Garten Eden vertrocknet
Von Eike Andreas Seidel
Der fruchtbare Halbmond verdurstet. Früher lagen im heutigen Irak und im arabischen Golf vor Basra fruchtbare Gebiete, die zum Vorbild für die biblische Vorstellung eines Garten Edens wurden. Doch damit scheint jetzt Schluss zu sein – das zumindest legen die jüngsten Zahlen der irakischen Regierung nahe.

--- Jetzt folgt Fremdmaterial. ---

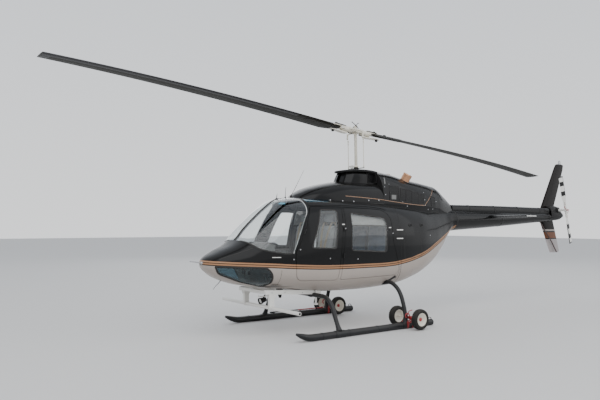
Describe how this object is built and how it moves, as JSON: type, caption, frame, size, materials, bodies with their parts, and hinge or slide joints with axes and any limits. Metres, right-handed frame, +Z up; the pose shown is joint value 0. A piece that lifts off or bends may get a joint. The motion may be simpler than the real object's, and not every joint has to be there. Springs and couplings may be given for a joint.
{
  "type": "light turbine helicopter",
  "caption": "Light turbine helicopter on high skids with hollow cabin, hinged doors, see-sawing main rotor, tail rotor, ground handling wheels and a frame under the nose.",
  "frame": {"origin": "on the ground below the middle of the overall length, on the centre plane", "axes": "+X forward to the nose, +Y to port, +Z up"},
  "size_m": [11.6041, 2.556, 3.6981],
  "materials": {
    "black_paint": "gloss",
    "light_paint": "gloss",
    "glass": "polished",
    "tinted_glass": "polished",
    "floor": "matte",
    "trim_plastic": "matte",
    "seat_fabric": "matte",
    "engine_metal": "satin",
    "exhaust_metal": "satin",
    "cream_paint": "satin",
    "blade_paint": "satin",
    "white_paint": "satin",
    "gear_paint": "satin",
    "red_paint": "satin",
    "tyre": "matte"
  },
  "bodies": {
    "airframe": {"nose_cover": "black_paint", "cabin_frame": "black_paint", "aft_fuselage": "black_paint", "tail_boom": "black_paint", "stabiliser": "black_paint", "shaft_cover": "black_paint", "tail_gearbox": "black_paint", "fin": "black_paint", "deck_cowl": "black_paint", "engine_cowl": "black_paint", "tail_fairing": "black_paint", "mast_fairing": "black_paint", "lower_hull": "light_paint", "windscreen_left": "glass", "windscreen_right": "glass", "chin_window_left": "tinted_glass", "chin_window_right": "tinted_glass", "roof_window_left": "tinted_glass", "roof_window_right": "tinted_glass", "cabin_floor": "floor", "seat_box": "trim_plastic", "rear_seat_box": "trim_plastic", "instrument_console": "trim_plastic", "crew_seat_left": "seat_fabric", "crew_seat_right": "seat_fabric", "rear_bench": "seat_fabric", "engine": "engine_metal", "transmission": "engine_metal", "exhaust_left": "exhaust_metal", "exhaust_right": "exhaust_metal", "equipment_frame": "white_paint", "skid_left": "gear_paint", "skid_right": "gear_paint", "front_cross_tube": "gear_paint", "rear_cross_tube": "gear_paint", "tail_skid": "gear_paint", "wheel_bracket_left": "red_paint", "wheel_bracket_right": "red_paint"},
    "crew_door_left_body": {"crew_door_left": "black_paint", "crew_window_left": "glass"},
    "crew_door_right_body": {"crew_door_right": "black_paint", "crew_window_right": "glass"},
    "passenger_door_left_body": {"passenger_door_left": "black_paint", "passenger_window_left": "glass"},
    "passenger_door_right_body": {"passenger_door_right": "black_paint", "passenger_window_right": "glass"},
    "mast_body": {"rotor_mast": "cream_paint"},
    "rotor_body": {"rotor_head": "cream_paint", "main_blade_fore": "blade_paint", "main_blade_aft": "blade_paint"},
    "tail_rotor_body": {"tail_rotor": "white_paint"},
    "wheels_left_body": {"wheel_rims_left": "cream_paint", "tyre_left_outer": "tyre", "tyre_left_inner": "tyre"},
    "wheels_right_body": {"wheel_rims_right": "cream_paint", "tyre_right_outer": "tyre", "tyre_right_inner": "tyre"}
  },
  "joints": [
    {"name": "crew_door_left_swing", "type": "hinge", "parent": "airframe", "child": "crew_door_left_body", "pos_m": [2.3933, 0.634, 1.235], "axis": [0.4353, 0, -0.9003], "range_deg": [0, 75]},
    {"name": "crew_door_right_swing", "type": "hinge", "parent": "airframe", "child": "crew_door_right_body", "pos_m": [2.3933, -0.634, 1.235], "axis": [-0.4353, 0, 0.9003], "range_deg": [0, 75]},
    {"name": "passenger_door_left_swing", "type": "hinge", "parent": "airframe", "child": "passenger_door_left_body", "pos_m": [1.5575, 0.676, 1.15], "axis": [0.1204, 0, -0.9927], "range_deg": [0, 75]},
    {"name": "passenger_door_right_swing", "type": "hinge", "parent": "airframe", "child": "passenger_door_right_body", "pos_m": [1.5575, -0.676, 1.15], "axis": [-0.1204, 0, 0.9927], "range_deg": [0, 75]},
    {"name": "rotor_spin", "type": "hinge", "parent": "airframe", "child": "mast_body", "pos_m": [0.74, 0, 3.2], "axis": [0.0262, 0, 0.9997], "continuous": true},
    {"name": "rotor_teeter", "type": "hinge", "parent": "mast_body", "child": "rotor_body", "pos_m": [0.74, 0, 3.2], "axis": [-0.0105, 0.9999, 0.0003], "range_deg": [-4.36, 18.64]},
    {"name": "tail_rotor_spin", "type": "hinge", "parent": "airframe", "child": "tail_rotor_body", "pos_m": [-5.218, 0.278, 1.951], "axis": [0, 1, 0], "continuous": true},
    {"name": "wheels_left_spin", "type": "hinge", "parent": "airframe", "child": "wheels_left_body", "pos_m": [0.502, 0.985, 0.165], "axis": [0, 1, 0], "continuous": true},
    {"name": "wheels_right_spin", "type": "hinge", "parent": "airframe", "child": "wheels_right_body", "pos_m": [0.502, -0.985, 0.165], "axis": [0, 1, 0], "continuous": true}
  ]
}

Auf lediglich zehn Milliarden Kubikmeter Wasser beziffern sich die Reserven des Landes, die in normalen Jahren im Frühjahr mit 19 Milliarden nahezu doppelt so groß sein sollten. Schon seit vielen Jahren ist die Austrocknung des fruchtbaren Landes zu beobachten. Neben dem zunehmenden Niederschlagsmangel sind dafür teilweise auch unsinnige Maßnahmen des Regimes Saddam Husseins verantwortlich, das die Sümpfe im mittleren Irak (die als »mesopotamische Sümpfe« zum Weltkulturerbe gehören und bis in den Iran reichen) und die Sümpfe im Euphrat-Tigris-Delta bei Basra durch seinen »Glory River« trockenlegen ließ. Gleichzeitig wurden in Gegenden, die wegen ihrer Trockenheit für die Landwirtschaft nicht nutzbar sind, große Bewässerungsprojekte umgesetzt. Die Folge war eine großflächige Versalzung der Böden, die unter anderem durch DDR-Spezialisten in den 1980er Jahren durch Auswaschen des Salzes aus dem Ackerboden behoben werden sollte.
Zu wenig Sümpfe
Tatsächlich stellen Sumpfgebiete Wasserspeicher dar, die Landwirtschaft auch in Trockenperioden möglich machen. So hat auch im Jordantal nördlich des Sees Genezareth die Trockenlegung der dortigen Malaria-Sümpfe durch Israel in den 1950er Jahren viel zur Austrocknung des Tales und zur Absenkung des Wasserspiegels des Sees Genezareth beigetragen.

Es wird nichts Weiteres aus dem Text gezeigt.